A Brandizzo va in scena l’ennesimo incidente mortale sul lavoro. Cinque vittime, cinque famiglie visitate dal dolore e dalla disperazione, una comunità attonita.
Perché? Com’ è stato possibile? Morire spazzati via da un treno in corsa mentre si è impegnati a fare manutenzione sui binari? Inaccettabile!
Sono certa che i familiari delle vittime, oltre al vuoto per la perdita, avvertano in questi terribili istanti il dolore fisico causato dall’ impatto che ha ridotto a brandelli la carne della loro carne. “Cosa avrà pensato un istante prima di essere travolto?”. “Si sarà reso conto di quanto stava per accadergli?”. C’ è, a mio avviso, il reale rischio di impazzire di fronte a questi interrogativi.
Quanta impotenza di fronte al buio di quella notte. Un’ enorme parete invalicabile segna improvvisamente il confine tra il passato e il presente.
Dalle indagini iniziano ad emergere importanti violazioni dei protocolli per il rilascio del nulla osta e delle autorizzazioni a svolgere la manutenzione sui binari.
Siamo costretti, ancora una volta, a fare i conti con una realtà brutale. Norme? Tante. “Distrazioni”? Tantissime.
Qualcosa continua a non funzionare nel circuito della sicurezza sul lavoro. Gli ingranaggi si inceppano con una regolarità che fa quasi paura. Stop and go, stop and go.
Ad ogni incidente segue una ripartenza orfana di quel tesoro, costato sangue, vite umane, che ogni esperienza acquisisce sul campo.

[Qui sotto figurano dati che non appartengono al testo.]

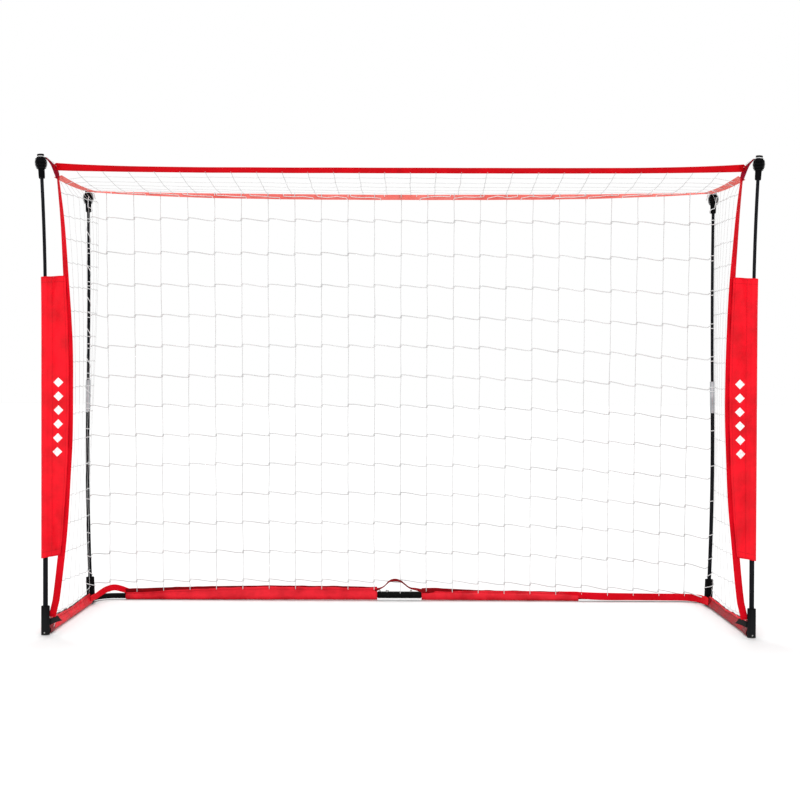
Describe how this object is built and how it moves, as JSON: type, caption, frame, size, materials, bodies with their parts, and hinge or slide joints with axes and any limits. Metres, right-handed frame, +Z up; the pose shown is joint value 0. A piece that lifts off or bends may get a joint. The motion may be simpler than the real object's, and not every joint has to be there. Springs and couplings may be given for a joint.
{
  "type": "portable sports goal",
  "caption": "Free-standing portable goal: U-shaped tube base, four upright flexible poles in sockets, and a knotted net hung on webbing with fabric wraps.",
  "frame": {"origin": "on the ground, under the middle of the goal's box", "axes": "+Z up, +X to the right of a player who faces the mouth, the mouth faces -Y"},
  "size_m": [1.8854, 0.6361, 1.2452],
  "materials": {
    "black_steel": "satin powder coat",
    "black_plastic": "moulded, finely textured",
    "pole_glassfibre": "smooth wound glass-fibre rod",
    "bare_steel": "drawn, slightly dull",
    "red_polyester": "plain-weave coated polyester",
    "crimson_webbing": "woven strap",
    "pale_red_webbing": "woven strap, sun-lit and thin",
    "white_cord": "knotted polyester net twine",
    "black_fabric": "woven patch"
  },
  "bodies": {
    "frame": {"back_top_strap": "pale_red_webbing", "base_tube_left": "black_steel", "base_tube_right": "black_steel", "coupler_rivet": "bare_steel", "crossbar_strap": "crimson_webbing", "foot_plug_left": "black_plastic", "foot_plug_right": "black_plastic", "front_socket_left": "black_plastic", "front_socket_pins": "bare_steel", "front_socket_right": "black_plastic", "net_back": "white_cord", "net_gusset_left": "black_fabric", "net_gusset_right": "black_fabric", "net_roof": "white_cord", "net_side_left": "white_cord", "net_side_right": "white_cord", "pole_flap_left": "red_polyester", "pole_flap_right": "red_polyester", "rear_base_flap_left": "red_polyester", "rear_base_flap_right": "red_polyester", "rear_coupler": "black_steel", "rear_hem": "pale_red_webbing", "rear_socket_left": "black_plastic", "rear_socket_right": "black_plastic", "rear_socket_rivets": "bare_steel", "side_base_flap_left": "red_polyester", "side_base_flap_right": "red_polyester", "side_hem_left": "pale_red_webbing", "side_hem_right": "pale_red_webbing", "side_top_strap_left": "pale_red_webbing", "side_top_strap_right": "pale_red_webbing", "side_webbing_left": "crimson_webbing", "side_webbing_right": "crimson_webbing", "snap_spring_left": "bare_steel", "snap_spring_right": "bare_steel"},
    "button_left": {"snap_button_left": "bare_steel"},
    "front_pole_left": {"front_pole_lower_left": "pole_glassfibre", "front_ferrule_left": "bare_steel", "front_pole_upper_left": "pole_glassfibre", "front_cap_left": "black_plastic", "front_loop_left": "crimson_webbing"},
    "rear_pole_left": {"rear_pole_lower_left": "pole_glassfibre", "rear_ferrule_left": "bare_steel", "rear_pole_upper_left": "pole_glassfibre", "rear_cap_left": "black_plastic", "rear_loop_left": "crimson_webbing"},
    "button_right": {"snap_button_right": "bare_steel"},
    "front_pole_right": {"front_pole_lower_right": "pole_glassfibre", "front_ferrule_right": "bare_steel", "front_pole_upper_right": "pole_glassfibre", "front_cap_right": "black_plastic", "front_loop_right": "crimson_webbing"},
    "rear_pole_right": {"rear_pole_lower_right": "pole_glassfibre", "rear_ferrule_right": "bare_steel", "rear_pole_upper_right": "pole_glassfibre", "rear_cap_right": "black_plastic", "rear_loop_right": "crimson_webbing"}
  },
  "joints": [
    {"name": "button_left_press", "type": "slide", "parent": "frame", "child": "button_left", "axis": [0, 0, -1], "range_m": [0, 0.0076], "stiffness_N_per_m": 600, "springref_m": -0.002, "deforming": ["snap_spring_left"]},
    {"name": "front_pole_left_lift", "type": "slide", "parent": "frame", "child": "front_pole_left", "axis": [0, 0, 1], "range_m": [0, 0.066]},
    {"name": "rear_pole_left_lift", "type": "slide", "parent": "frame", "child": "rear_pole_left", "axis": [-0.04, 0, 0.9992], "range_m": [0, 0.058]},
    {"name": "button_right_press", "type": "slide", "parent": "frame", "child": "button_right", "axis": [0, 0, -1], "range_m": [0, 0.0076], "stiffness_N_per_m": 600, "springref_m": -0.002, "deforming": ["snap_spring_right"]},
    {"name": "front_pole_right_lift", "type": "slide", "parent": "frame", "child": "front_pole_right", "axis": [0, 0, 1], "range_m": [0, 0.066]},
    {"name": "rear_pole_right_lift", "type": "slide", "parent": "frame", "child": "rear_pole_right", "axis": [0.04, 0, 0.9992], "range_m": [0, 0.058]}
  ]
}
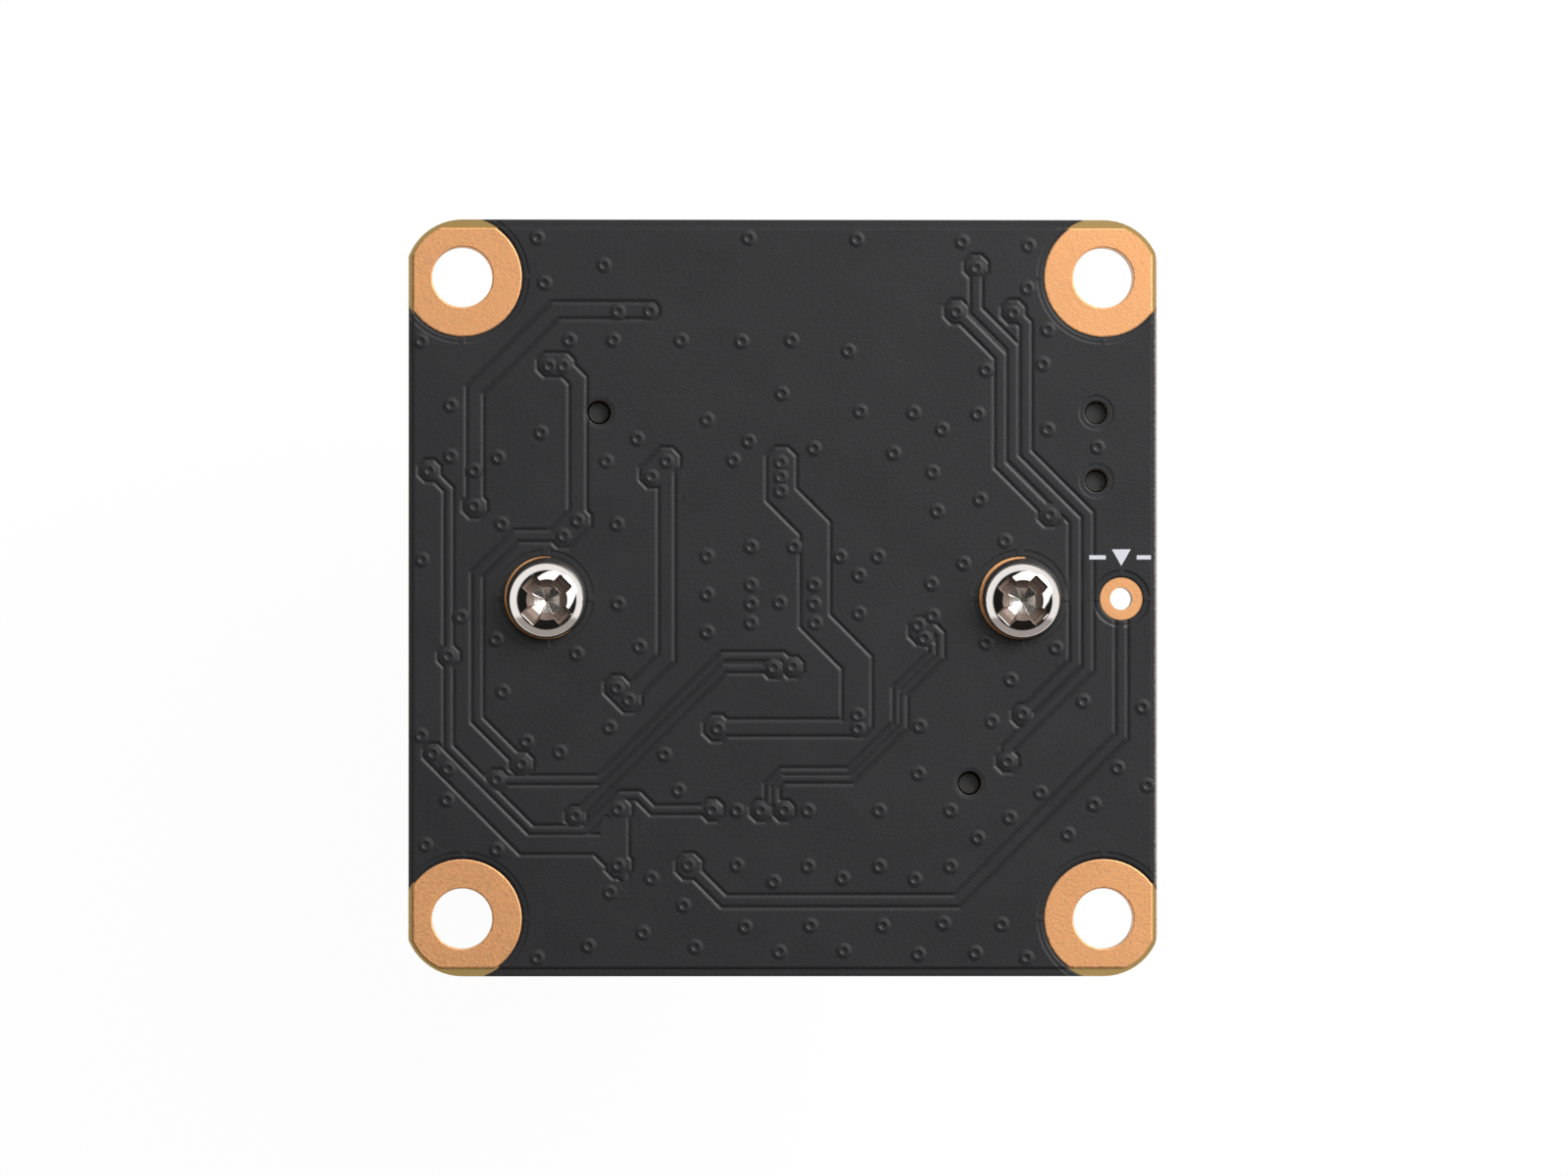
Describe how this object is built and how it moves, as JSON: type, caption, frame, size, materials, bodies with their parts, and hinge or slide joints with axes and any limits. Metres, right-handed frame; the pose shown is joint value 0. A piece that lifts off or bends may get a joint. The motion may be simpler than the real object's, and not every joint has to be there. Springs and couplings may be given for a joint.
{
  "type": "camera module",
  "caption": "Small black camera board with gold corner lands, a screw-in lens over a motor-driven filter switch, a ribbon connector and a side socket.",
  "frame": {"origin": "centre of the four corner holes, on the back face of the board's laminate", "axes": "+Z out of the board's back face, -Z out of the lens; +X along the edge opposite the ribbon connector; +Y away from the ribbon connector"},
  "size_m": [0.0316, 0.0318, 0.0242],
  "materials": {
    "laminate": "bare glass-fibre laminate",
    "black_coat": "satin black solder mask",
    "gold_plate": "satin gold plating",
    "nickel_steel": "bright nickel",
    "holder_plastic": "moulded black, fine grain",
    "black_anodised": "black anodised",
    "lens_glass": "polished, coated",
    "filter_glass": "polished, blue-green tint",
    "magnet": "dark grey, ground",
    "copper_wire": "enamelled copper wire",
    "connector_plastic": "moulded off-white",
    "latch_plastic": "moulded dark brown",
    "tinned_contact": "matt tin",
    "chip_plastic": "moulded dark epoxy",
    "ceramic_body": "fired ceramic"
  },
  "bodies": {
    "board_and_holder": {"circuit_board": "laminate", "solder_mask_back": "black_coat", "corner_lands": "gold_plate", "screw_lands": "gold_plate", "wire_land": "gold_plate", "holder_screws": "nickel_steel", "switch_base": "holder_plastic", "lens_mount": "holder_plastic", "rotor_shaft": "nickel_steel", "coil_yoke": "nickel_steel", "coil_bobbin": "holder_plastic", "coil_winding": "copper_wire", "sensor_chip": "ceramic_body", "sensor_glass": "lens_glass", "ribbon_housing": "connector_plastic", "ribbon_contacts": "tinned_contact", "ribbon_anchors": "tinned_contact", "switch_socket": "holder_plastic", "switch_socket_pins": "tinned_contact", "regulator_bodies": "chip_plastic", "regulator_leads": "tinned_contact", "capacitor_bodies": "ceramic_body", "capacitor_ends": "tinned_contact", "resistor_bodies": "chip_plastic", "resistor_ends": "tinned_contact", "clock_oscillator": "nickel_steel", "driver_chip": "chip_plastic", "driver_leads": "tinned_contact", "power_inductor": "magnet"},
    "latch": {"ribbon_latch": "latch_plastic"},
    "focus_ring": {"lock_ring": "black_anodised"},
    "lens": {"lens_barrel": "black_anodised", "rear_element": "lens_glass", "front_element": "lens_glass"},
    "filter_slide": {"filter_shuttle": "holder_plastic", "infrared_filter": "filter_glass", "clear_filter": "lens_glass"},
    "rotor": {"rotor_magnet": "magnet", "rotor_arm": "connector_plastic"}
  },
  "joints": [
    {"name": "latch_slide", "type": "slide", "parent": "board_and_holder", "child": "latch", "axis": [0, -1, 0], "range_m": [0, 0.001]},
    {"name": "focus_travel", "type": "slide", "parent": "board_and_holder", "child": "focus_ring", "axis": [0, 0, -1], "range_m": [0, 0.0005]},
    {"name": "focus_turn", "type": "hinge", "parent": "focus_ring", "child": "lens", "pos_m": [0.00003, -0.00012, -0.015], "axis": [0, 0, -1], "range_deg": [0, 360]},
    {"name": "rotor_turn", "type": "hinge", "parent": "board_and_holder", "child": "rotor", "pos_m": [0.00003, 0.00948, -0.007], "axis": [0, 0, -1], "range_deg": [0, 80]},
    {"name": "filter_travel", "type": "slide", "parent": "board_and_holder", "child": "filter_slide", "axis": [-1, 0, 0], "range_m": [0, 0.0068]}
  ],
  "couplings": [
    {"joint": "focus_turn", "follows": "focus_travel", "rad_per_m": 12566},
    {"joint": "rotor_turn", "follows": "filter_travel", "rad_per_m": 205.3}
  ]
}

Scattano le tifoserie di destra e di sinistra, a consolare gli animi ci pensano le parole del Presidente della Repubblica o del Papa. Il sindacato USB, intanto, annuncia una mobilitazione per la raccolta firme a favore della legge di iniziativa popolare che introduca il reato di omicidio e lesioni gravi o gravissime sul lavoro.
E domani?
Qualcuno di noi, domani, potrà dirsi maggiormente al sicuro sul posto di lavoro, visti i numerosi richiami al rispetto della legge o l’ impegno ad inasprire le pene in caso di violazione?
La sicurezza non è un sogno o un ideale irraggiungibile. È già patrimonio a difesa della vita, ancor prima che del lavoro. E allora, cosa succede? Mi piacerebbe ascoltare le versioni di chi si è reso responsabile dell’accaduto. A mio avviso è nel loro racconto che risiede il motivo di tanta incompiutezza e distruzione di vite.
Un racconto che potrà certamente somigliare a quello di tanti attori coinvolti in altri, troppi, incidenti sul lavoro, o differire per ulteriori particolari.
Ignoranza? Senso di onnipotenza ? Autosufficienza? Incapacità di avvertire il pericolo? Stanchezza? Procrastinazione?
Credo davvero che molte risposte potrebbero giungere a noi dall’ascolto attento delle vibrazioni derivanti dalle profondità di un mondo che non può più rimanere inesplorato. Le testimonianze che conosciamo, infatti, appartengono spesso ai familiari delle vittime o ai lavoratori usciti vivi da un incidente, anche se con importanti invalidità.
Io credo che la voglia di sicurezza, invece, debba essere narrata da chi si è reso responsabile degli incidenti.